Last weekend, Iniesta gave his Barcelona career its fitting finale with yet another midfield masterclass, as they swept Sevilla aside 5-0 at the Wanda Metropolitano Stadium in Madrid to win the Spanish Cup.
Dazzling all evening, Iniesta set the seal on the final that will come to bear his name with a goal of simplistic genius, a final sway of those sublime hips for us all to store in the memory for the long retirement ahead.
Cohen has no such silverware to spend his days polishing, though we should never forget the good times on the pitch either: the stunner v Blackpool in the play-off semi-final first leg in 2010, or the fine finish to a sublime team move at West Brom at the start of that year in arguably the best Forest performance of the last 15 years.
But two of his final handful of appearances in a Forest shirt, almost a year apart, will be just as unforgettable as The Iniesta Final for those of us lucky enough to witness them.
A year ago, with hope in short supply at the apocalyptic end of five years of torture at the hands of Fawaz Al-Hasawi and relegation back to League One looming, Cohen — having already somehow battled his way back from THREE cruciate ligament injuries — hauled himself off the physio’s table once more to get fit for the last two months of the season.
Needing to beat Ipswich at home to stave off the drop, Cohen was once more our salvation, digging in and finding something from somewhere, anywhere, to put in a superb performance and crash a 25-yard drive into the top corner to keep Forest up.
Thousands of fans flooded the pitch the moment safety was assured, Al-Hasawi duly completed his sale and left, and Forest, under a new owner and with a conscience again, have spent the last year becoming a football club the city of Nottingham and its people can be proud of once more.
And it makes what happened at the end of last season even more remarkable that Cohen — a Carabao Cup start and 30 minutes as a Championship sub in August apart — has been fighting a losing battle to get his career back on track. Where on Earth did he find those two months at the crucial stage of last season from?

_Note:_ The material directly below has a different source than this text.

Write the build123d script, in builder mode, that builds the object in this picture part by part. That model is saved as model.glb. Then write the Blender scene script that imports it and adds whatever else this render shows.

On Saturday, having long given up the ghost, Cohen was named on the bench by Karanka, a marvellous gesture from a manager who buys into the new ethos on the banks of the Trent.
His 302nd appearance, fleeting though it had to be, was brilliantly deserved and spectacularly received, and as his team-mates donned ‘Cohen 8’ shirts for the customary last-home-game-of-the-season lap of honour, he got the tribute his last 11 years had earned.
As a sports journalist, I felt extremely privileged to witness Iniesta in the flesh at the peak of his powers, reaching the pinnacle of the sport by scoring the winner in the 2010 World Cup final and, along with Xavi and Messi, dismantling Man Utd in the Champions League final a year later.
But as a Nottingham boy born into a Forest family, I am equally proud to have witnessed Cohen’s immense contribution to my club.
As Iniesta was to Messi, in the bleakest of times, he was our lifeline.
“I have loved every minute of it,” said Cohen on Saturday. “I have lived the dream and I hope that is the way that it has come across in the way that I have trained, played and been around the place.”
It has. A million times over.
“One Chrissy Cohen, there’s only one Chrissy Cohen.”